Paul is clear, too, in Christ there is no Greek or Jew, circumcised or uncircumcised, barbarian, Scythian, slave or free, but Christ is all, and is in all. When he quotes Epimenides’ assessment of his fellow Cretans as always liars, evil brutes, lazy gluttons he accepts it as true of unconverted Cretans not converted ones.

So is there any possibility that our local churches may be guilty of institutional racism? The question affects some more acutely than others. Small as we are in Childs Hill a typical congregation is made up of people from ten or more countries on four continents, although we are more homogeneous than that might suggest.

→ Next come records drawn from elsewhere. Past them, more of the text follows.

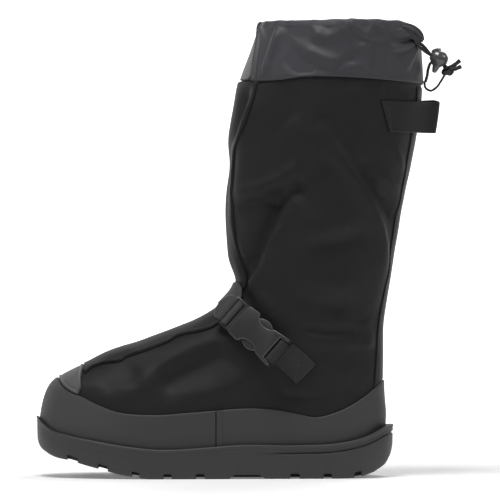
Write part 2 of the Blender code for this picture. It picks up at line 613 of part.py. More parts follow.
def make_pull_tab():
    """A tape folded into a loop: both legs are sewn to the shaft, and the fold stands out behind the heel."""

    def leg(side, ring, height, fold_x):
        """Plan points of one leg, from its sewn end to the fold."""
        distance = GAP + TAB_WALL / 2
        points = []
        for along in np.linspace(TAB_STARTS_AT, TAB_LEAVES_AT, 4):
            angle = math.acos(1 - 2 * along)
            points.append(upper_offset(side * angle, ring, distance)[0][:2])
        leave, before = points[-1], points[-2]
        direction = (leave - before) / np.linalg.norm(leave - before)
        fold = np.array([fold_x - TAB_WALL / 2 - TAB_FOLD_RADIUS, -side * TAB_FOLD_RADIUS])
        first = leave + direction * np.linalg.norm(fold - leave) * 0.45
        second = fold - np.array([TAB_FOLD_RADIUS, 0.0])
        for t in (0.3, 0.6, 0.85, 1.0):
            start_part = (1 - t) ** 3 * leave + 3 * t * (1 - t) ** 2 * first
            points.append(start_part + 3 * t * t * (1 - t) * second + t**3 * fold)
        return [np.array([*point, height]) for point in points]

    rows = []
    for height, fold_x in TAB_EDGES:
        ring = ring_at_height(np.array([math.pi * 0.75]), ((0, height), (300, height)), 14.0, 21.0)[0]
        near = leg(1, ring, height, fold_x)
        far = leg(-1, ring, height, fold_x)
        turn = []
        centre_x = fold_x - TAB_WALL / 2 - TAB_FOLD_RADIUS
        for step in (-45, 0, 45):
            angle = math.radians(step)
            forward, aside = TAB_FOLD_RADIUS * math.cos(angle), TAB_FOLD_RADIUS * math.sin(angle)
            turn.append(np.array([centre_x + forward, aside, height]))
        rows.append([*near, *turn, *reversed(far)])
    middle = [(low + high) / 2 for low, high in zip(*rows)]
    shape = bmesh.new()
    grid = [[shape.verts.new(point * MM) for point in row] for row in (rows[0], middle, rows[1])]
    for lower, upper in zip(grid, grid[1:]):
        for i in range(len(lower) - 1):
            shape.faces.new((lower[i], lower[i + 1], upper[i + 1], upper[i]))
    mesh = bpy.data.meshes.new("pull_tab")
    shape.to_mesh(mesh)
    shape.free()
    tab = add_object("pull_tab", mesh, material("tab_tape", (0.03, 0.03, 0.031), 0.6))
    wall = tab.modifiers.new("tape", "SOLIDIFY")
    wall.thickness = TAB_WALL * MM
    wall.offset = 0.0
    wall.use_even_offset = True


def cord(name, route, radius, finish):
    """A round cord through its route's points, along a smooth curve."""
    reach = np.concatenate([[0], np.cumsum(np.linalg.norm(np.diff(np.array(route), axis=0), axis=1))])
    count = max(6, round(reach[-1] / (radius * 4)))
    points = spline_weights(reach, np.linspace(0, reach[-1], count)) @ np.array(route)
    curve = bpy.data.curves.new(name, "CURVE")
    curve.dimensions = "3D"
    curve.bevel_depth = radius * MM
    curve.bevel_resolution = 2
    curve.use_fill_caps = True
    spline = curve.splines.new("POLY")
    spline.points.add(len(points) - 1)
    for point, place in zip(spline.points, points):
        point.co = (*(place * MM), 1)
    return add_object(name, curve, finish)


def solid_of_revolution(name, start, end, profile, finish):
    """A turned piece from start towards end. The profile's rows are distance from start and radius."""
    start, end = Vector(start), Vector(end)
    turned = bpy.data.meshes.new(name)
    shape = bmesh.new()
    verts = [shape.verts.new((radius * MM, 0, -along * MM)) for along, radius in profile]
    for first, second in zip(verts, verts[1:]):
        shape.edges.new((first, second))
    shape.to_mesh(turned)
    shape.free()
    thing = add_object(name, turned, finish)
    screw = thing.modifiers.new("turned", "SCREW")
    screw.steps = screw.render_steps = 14
    screw.use_merge_vertices = True
    screw.merge_threshold = 1e-5
    screw.use_smooth_shade = True
    direction = (end - start).normalized()
    turn = Vector((0, 0, -1)).rotation_difference(direction).to_matrix().to_4x4()
    thing.matrix_world = Matrix.Translation(start * MM) @ turn
    return thing


def sphere_rows(radius, squash=1.0, count=7):
    """Profile rows of a ball, from pole to pole."""
    steps = [math.pi * i / (count - 1) for i in range(count)]
    return [(radius * squash * (1 - math.cos(step)), max(radius * math.sin(step), 0.0)) for step in steps]


def make_drawcord():
    cord_finish = material("drawcord", (0.03, 0.03, 0.031), 0.8)
    lock_finish = material("cord_lock", (0.06, 0.06, 0.062), 0.35)
    cord("drawcord_near", DRAWCORD_NEAR, CORD_RADIUS, cord_finish)
    cord("drawcord_far", DRAWCORD_FAR, CORD_RADIUS, cord_finish)
    cord("tether_cord", TETHER_CORD, TETHER_RADIUS, cord_finish)
    cord("tether_tape", TETHER_TAPE, TAPE_RADIUS, cord_finish)

    centre, tip = Vector(LOCK_CENTRE), Vector(LOCK_TIP)
    down = (tip - centre).normalized()
    rows = [row for row in sphere_rows(LOCK_RADIUS, count=9)][:-2]
    reach = (tip - centre).length + LOCK_RADIUS
    rows += [(LOCK_RADIUS * 1.95, 3.2), (reach, 1.6), (reach, 0.0)]
    lock = solid_of_revolution("cord_lock", centre - down * LOCK_RADIUS, tip, rows, lock_finish)
    bore = box_cutter("cord_lock_bore", (-14, -3.4, -CORD_RADIUS - GAP), (14, 3.4, CORD_RADIUS + GAP))
    along = Vector(BORE_ALONG).normalized()
    side = Vector((0, 1, 0))
    turn = Matrix((along, side, along.cross(side))).transposed().to_4x4()
    bore.matrix_world = Matrix.Translation(Vector(BORE_CENTRE) * MM) @ turn
    boolean(lock, bore, "DIFFERENCE")

    button_end = Vector(BUTTON_END)
    outward = (button_end - centre).normalized()
    seat = centre + outward * (LOCK_RADIUS + GAP)
    length = (button_end - seat).length
    rows = [(0, 0), (0, 3.0), (length - 0.6, 3.0), (length, 2.2), (length, 0)]
    solid_of_revolution("cord_lock_button", seat, button_end, rows, lock_finish)

    knot_centre = Vector(KNOT_CENTRE)
    along = Vector(BORE_ALONG).normalized()
    knot = solid_of_revolution("cord_knot", knot_centre - along * KNOT_RADIUS * 0.9, knot_centre,
                               sphere_rows(KNOT_RADIUS, 0.9), cord_finish)  # fmt: skip
    for number, tail in enumerate(TAILS):
        start, end = (Vector(point) for point in tail)
        rows = [(0, 0), (0, TAIL_RADIUS), ((end - start).length, TAIL_RADIUS), ((end - start).length, 0)]
        cutter = solid_of_revolution(f"cord_tail_{number}", start, end, rows, None)
        boolean(knot, cutter, "UNION")


def evaluated_corners(things):
    graph = bpy.context.evaluated_depsgraph_get()
    corners = []
    for thing in things:
        shown = thing.evaluated_get(graph)
        mesh = shown.to_mesh()
        corners += [shown.matrix_world @ vertex.co for vertex in mesh.vertices]
        shown.to_mesh_clear()
    corners = np.array(corners)
    return corners.min(axis=0), corners.max(axis=0)


def centre_on_floor():
    """Moves everything so that the origin lies on the floor under the middle of the overshoe without its cords."""
    bpy.context.view_layer.update()
    on_cord = ("drawcord", "tether", "cord_")
    low, high = evaluated_corners([thing for thing in OVERSHOE.objects if not thing.name.startswith(on_cord)])
    shift = Matrix.Translation((-(low[0] + high[0]) / 2, -(low[1] + high[1]) / 2, -low[2]))
    for thing in (*OVERSHOE.objects, *CUTTERS.objects):
        thing.matrix_world = shift @ thing.matrix_world


for old in list(bpy.data.objects):
    bpy.data.objects.remove(old)
OVERSHOE = bpy.data.collections.new("winter_overshoe")
CUTTERS = bpy.data.collections.new("cutters")
for made in (OVERSHOE, CUTTERS):
    bpy.context.scene.collection.children.link(made)

make_upper()
make_rand()
make_toe_patch()
make_front_pleat()
make_cuff()
make_fastener()
make_strap()
make_anchor()
make_sole()
make_insole()
make_buckle()
make_pull_tab()
make_drawcord()
centre_on_floor()
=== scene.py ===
"""A tall winter overshoe for the left foot: nylon upper, rubber mudguard, cup sole, strap, buckle and drawcord cuff.

The tables are in millimetres, in the last's own frame: the toe points along -X, the outer side along -Y, +Z is up.
"""

import math

import bmesh
import bpy
import numpy as np
from mathutils import Matrix, Vector

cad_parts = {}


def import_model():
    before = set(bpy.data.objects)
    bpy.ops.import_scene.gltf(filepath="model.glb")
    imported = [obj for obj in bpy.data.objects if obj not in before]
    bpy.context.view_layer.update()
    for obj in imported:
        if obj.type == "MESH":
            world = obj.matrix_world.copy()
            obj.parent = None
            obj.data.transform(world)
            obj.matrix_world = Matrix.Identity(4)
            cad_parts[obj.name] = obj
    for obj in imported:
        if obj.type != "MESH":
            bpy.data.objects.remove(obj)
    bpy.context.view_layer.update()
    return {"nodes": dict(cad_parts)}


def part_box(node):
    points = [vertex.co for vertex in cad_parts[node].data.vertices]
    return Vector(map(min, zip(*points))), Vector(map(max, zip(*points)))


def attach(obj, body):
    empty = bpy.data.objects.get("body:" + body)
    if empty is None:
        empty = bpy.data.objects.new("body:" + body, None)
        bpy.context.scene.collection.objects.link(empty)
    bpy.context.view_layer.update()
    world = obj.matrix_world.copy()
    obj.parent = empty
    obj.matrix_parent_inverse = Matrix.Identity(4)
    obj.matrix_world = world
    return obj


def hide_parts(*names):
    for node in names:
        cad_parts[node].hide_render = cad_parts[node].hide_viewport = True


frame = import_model()
nodes = frame["nodes"]

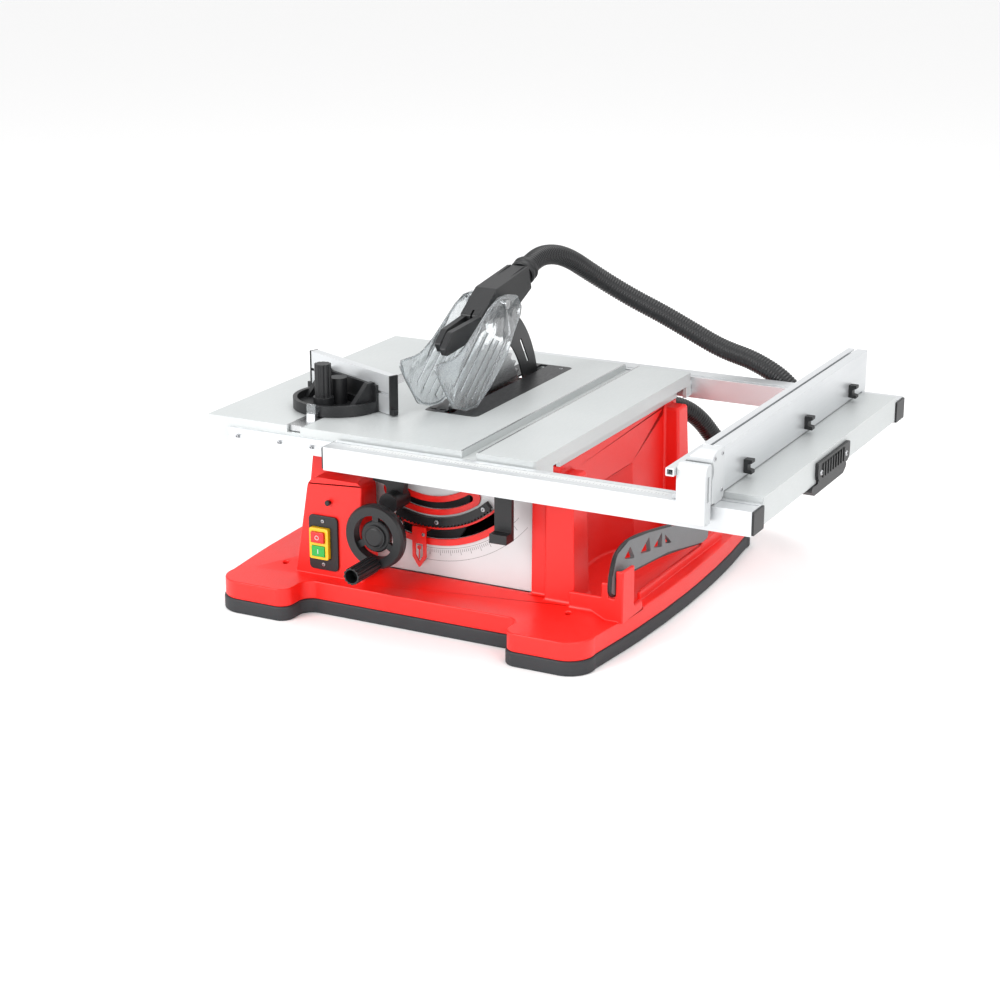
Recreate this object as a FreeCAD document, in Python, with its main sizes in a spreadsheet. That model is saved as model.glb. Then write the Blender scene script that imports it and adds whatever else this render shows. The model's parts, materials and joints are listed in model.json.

We all need to consider, however, whether we are failing to treat people appropriately because of their colour, culture or ethnic origin and whether our policies, procedures, operations and church culture reinforce individual prejudices or are reinforced by them?
More specifically, we can ask,

  • In evangelism, are we making efforts to reach out into every part of the community in which we find ourselves? In some cases this is difficult. Where religious, cultural and linguistic barriers exist it will be much easier to reach some than others. The Spirit sometimes makes one sort of people more receptive than another. We have New Testament examples of Paul turning from Jews to concentrate on Gentiles. However, this was not until he had first endeavoured to bring the gospel to the Jews.
  • When people come to our meetings, do they receive an equally warm welcome wherever they hail from? This is not as easy as it may sound. People from Wales come to us and I ask where they are from, why they are in London and who they know. When others come it can be more difficult. It may take a few goes to pronounce their name correctly. They say where they are from but it does not mean much to me. Perhaps their accent is difficult or their English limited. Nevertheless, we must surely welcome all. James warns us against making a fuss of some people and not of others. In church life, are we guarding against undue favouritism? You remember the trouble in the church at Jerusalem over the daily provision for widows. The Greek speaking Jews felt they were being overlooked. Acts 6 give us a model of how to deal with such a situation and put it right.
  • In the teaching ministry, is there unnecessary bias toward one culture in the examples and illustrations used? Can ministers not do some reading to inform ourselves of the gospel’s progress in other cultures and use this to illustrate the points we want to get across? Jesus certainly tailored his teaching materials to suit his audience.
  • What about leadership in the churches? It is disappointing that in Reformed ministers conferences and similar gatherings there are so few present from the ethnic minorities. We are perhaps doing marginally better than the police but certainly not as well as the Premier League. There are historic and theological reasons why many West Indians, for example, formed their own churches but surely we can do something to overcome such problems. Certainly we must make sure that no-one in our churches with gifts of leadership is held back simply because of his cultural background.
This is a big issue and the questions above are not intended to suggest a few minor changes will solve every problem. We must get this right, however, as we progress to the day when those from every nation tribe, people and language, stand before the throne and in front of the Lamb … wearing white robes … holding palm branches in their hands.